Heilung ist immer Selbst­hei­lung

Rechts­de­pe­sche: Warum kann man mit Musik heilen?

Schrö­der: Heilung ist immer Selbst­hei­lung. Weder Medika­mente noch Opera­tio­nen allein können heilen. Sie können vielmehr die Selbst­hei­lungs­kräfte anregen, die dann dafür sorgen, dass eine Wunde wieder heilt und ein vorher kranker Mensch wieder genesen kann. Genauso ist es auch mit der Musik.

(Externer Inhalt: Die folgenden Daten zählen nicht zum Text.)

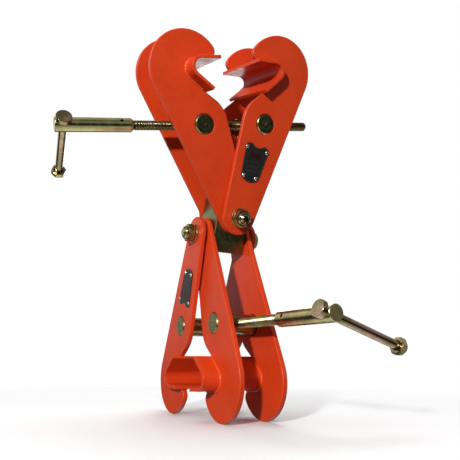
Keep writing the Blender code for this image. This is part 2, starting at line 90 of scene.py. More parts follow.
# The round handle, its roll pin and its sliding bar.
HANDLE_RADIUS = 6.8 * MM
HANDLE_START = -98.3 * MM
HANDLE_LENGTH = 72.2 * MM
HANDLE_BORE = 4.3 * MM
HANDLE_BORE_DEPTH = 18.0 * MM
BAR_HOLE_X = -162.5 * MM
BAR_RADIUS = 3.7 * MM
BAR_HOLE_RADIUS = 3.95 * MM
BAR_HEAD_RADIUS = 7.3 * MM
BAR_HEAD_THICKNESS = 4.6 * MM
BAR_HEAD_START = 7.1 * MM
BAR_NUT_FLATS = 13.0 * MM
BAR_NUT_LOW = -77.0 * MM
BAR_NUT_HEX = 5.4 * MM
BAR_NUT_COLLAR = 2.6 * MM
BAR_NUT_COLLAR_RADIUS = 5.3 * MM
BAR_END_PROUD = 1.2 * MM
PIN_RADIUS = 1.4 * MM
PIN_BORE = 0.85 * MM
PIN_HOLE_RADIUS = 1.75 * MM
PIN_DEPTH = 1.1 * MM
PIN_END = 3.4 * MM

# Block, pivot bolts, nuts and washers.
BLOCK_WIDTH = 37.4 * MM
BLOCK_HEIGHT = 54.4 * MM
BLOCK_EDGE = 1.4 * MM
AXIS_OFFSET = 12.4 * MM
BOLT_RADIUS = 5.0 * MM
BOLT_BORE = 5.3 * MM
BOLT_END = 46.4 * MM
BOLT_THREAD_LENGTH = 16.0 * MM
HEX_FLATS = 17.0 * MM
HEAD_START = 35.0 * MM
BOLT_HEAD_THICKNESS = 6.4 * MM
HEAD_COLLAR_RADIUS = 8.0 * MM
NUT_HEX_THICKNESS = 7.0 * MM
NUT_COLLAR_RADIUS = 6.8 * MM
NUT_COLLAR_THICKNESS = 2.9 * MM
WASHER_RADIUS = 10.0 * MM
WASHER_THICKNESS = 2.0 * MM
WASHER_START = 32.7 * MM
SPACER_RADIUS = 9.6 * MM
SPACER_START = 24.7 * MM
SPACER_END = 27.1 * MM

# Nameplate and rivets.
NAMEPLATE_THICKNESS = 0.8 * MM
NAMEPLATE_U = 1.5 * MM
NAMEPLATE_TOP = 77.5 * MM
NAMEPLATE_BOTTOM = 38.0 * MM
NAMEPLATE_TOP_HALF_WIDTH = 14.0 * MM
NAMEPLATE_BOTTOM_HALF_WIDTH = 10.4 * MM
NAMEPLATE_BOTTOM_RADIUS = 14.5 * MM
NAMEPLATE_CORNER = 3.0 * MM
NAMEPLATE_DIP_RADIUS = 9.0 * MM
NAMEPLATE_DIP_DEPTH = 3.3 * MM
NAMEPLATE_EDGE = 0.15 * MM
NAMEPLATE_SHOULDER = 1.5 * MM
NAMEPLATE_LIFT = 0.15 * MM
BORDER_OUTSIDE = 0.5 * MM
BORDER_INSIDE = 1.1 * MM
TITLE_PLACE = (-NAMEPLATE_U, 65.5 * MM)
TITLE_SIZE = (15.0 * MM, 6.5 * MM)
FIELD_ROWS = ((57.0 * MM, 16.0 * MM), (51.5 * MM, 14.5 * MM))
FIELD_BOX_HEIGHT = 4.0 * MM
FIELD_LINE = 0.35 * MM
RAISED_THICKNESS = 0.24 * MM
RAISED_EDGE = 0.04 * MM
RIVET_TOP = (11.8 * MM, 72.4 * MM)
RIVET_BOTTOM = (7.4 * MM, 43.4 * MM)
RIVET_RADIUS = 2.1 * MM
RIVET_HEIGHT = 1.1 * MM
RIVET_SHANK_RADIUS = 1.1 * MM
RIVET_SHANK_END = -3.0 * MM

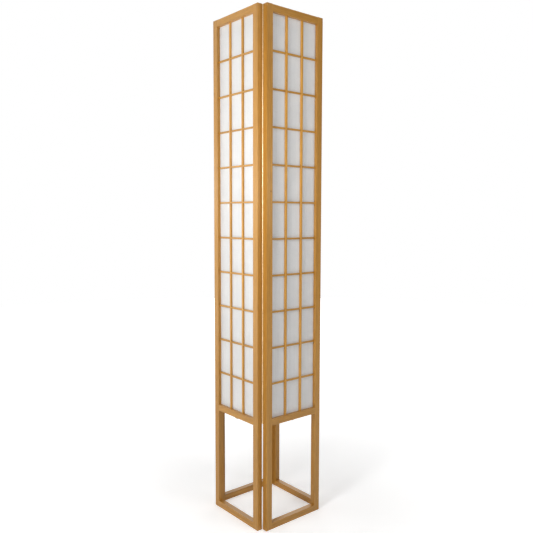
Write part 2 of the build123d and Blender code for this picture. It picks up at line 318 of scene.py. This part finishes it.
def washi(name):
    """Thin mulberry paper: long curled fibres, faint clouds, drawn faintly upright."""
    g = Graph(name)
    x, y, z = g.split(g.coords)
    flat = g.join(g.math("ADD", x, y), z, 0.0)
    cloud = g.noise(flat, scale=16.0, detail=3.0)
    curled = g.noise(g.mapped(flat, scale=(48, 38, 1)), detail=2.0, distortion=1.4)
    leaning = g.mapped(flat, scale=(170, 120, 1), rotation=(0, 0, 35))
    short = g.noise(leaning, detail=1.0, distortion=0.8)
    fibres = g.math("MAXIMUM", g.hairs(curled, 0.045, 1.0), g.hairs(short, 0.06, 0.6))
    drawn = g.noise(g.mapped(flat, scale=(330, 4, 1)), detail=2.0)
    grain = g.noise(flat, scale=1500.0, detail=2.0)

    tint = g.span(cloud, 0.3, 0.7, 0.905, 0.935)
    tint = g.math("ADD", tint, g.span(drawn, 0.3, 0.7, -0.026, 0.026))
    tint = g.math("ADD", tint, g.span(grain, 0.3, 0.7, -0.008, 0.008))
    tint = g.math("MULTIPLY_ADD", fibres, 0.03, tint)
    through = g.math("MULTIPLY_ADD", fibres, -0.16, tint)

    height = g.math("ADD", g.math("MULTIPLY", fibres, 0.5), g.math("MULTIPLY", grain, 0.5))
    normal = g.bump(height, 0.00005)
    front = g.principled(
        Base_Color=g.join(tint, tint, tint), Roughness=0.78, Specular_IOR_Level=0.25,
        Normal=normal,
    )
    return g.finish(g.lit_through(
        front, 0.42, Normal=normal,
        Color=g.join(through, through, g.math("MULTIPLY", through, 0.99)),
    ))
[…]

Musik kann die Selbst­hei­lungs­kräfte anregen, wenn es sich um die passende Musik für einen bestimm­ten Menschen in einer bestimm­ten Situa­tion handelt.

Wenn alles passt, kann Musik beim Heilen helfen, das Herz schüt­zen, bei Patien­ten Angst und Schmer­zen lindern sowie sogar bei Krebs­er­kran­kun­gen helfen. Musik kann zutiefst berüh­ren, wo Worte versa­gen oder nicht möglich sind.

Rechts­de­pe­sche: Vielen Dank für das Gespräch!

Zur Person: Prof. Dr. Hartmut Schrö­der ist Präsi­dent der IGNK e.V. www.ignk.de – Prode­kan Gesund­heits- und Beratungs­wis­sen­schaf­ten der Univer­sity for Digital Techno­lo­gies in Medicine and Denti­stry Luxem­bourg sowie Geschäfts­füh­rer von Thera­peium Innova­tive Konzepte (TIK) GmbH (www.therapeium.de). Schrö­der ist zudem ausge­bil­de­ter Yogaleh­rer.